A results-driven approach to MICs means that over time we should see these countries become less dependent on aid dollars and able to attract more private sector financing, including through foreign direct investment (FDI). Currently, only five emerging market economies receive 60 per cent of all FDI inflows to developing countries. I would like to see the Bank’s work focus on increasing the number of recipients of significant FDI over the next decade.

Meeting the Needs of Small States

Efforts to advance the development agenda cannot overlook the particular challenges of small states, including those in the Caribbean. We know these states are highly vulnerable to damage from recurring hurricanes, particularly in their low-lying coastal areas. Immediate attention is needed for small island states to help mitigate the risks of natural disasters. To this end, the World Bank’s efforts to study possible insurance schemes for public assets and the International Finance Corporation’s work to find new mechanisms to insure private dwellings are critical. We will continue to support the Bank’s development of this new approach to comprehensive catastrophe risk insurance in the Caribbean and other small states, and call upon other donor governments and the private sector to join these efforts.

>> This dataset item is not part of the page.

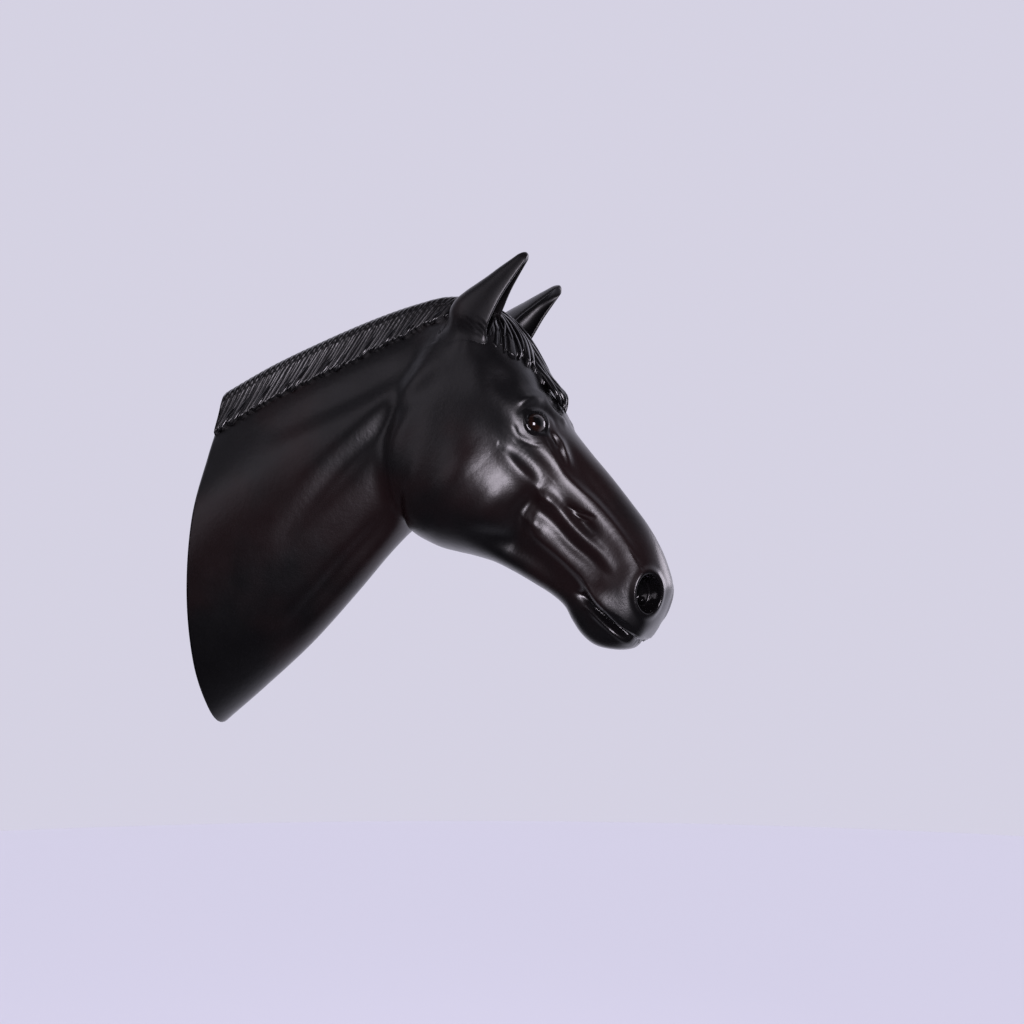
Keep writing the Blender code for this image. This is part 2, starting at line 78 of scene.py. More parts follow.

A longer-term challenge is the transfer of existing and new technologies required for adaptation to new weather patterns, particularly in the key sectors relating to agriculture and associated water resource management. However, these countries also face other challenges. These include faster-than-anticipated erosion of trade preferences, which are severely impacting several small states; the challenges of complying with more rigorous financial services regulations; and the underlying problem of small domestic markets aggravated by geographical dispersion. The latter leads to high per-unit costs, precludes economies of scale, raises transportation costs and undercuts efforts to foster regional integration. The World Bank has an important role to play assisting small island states to meet these challenges.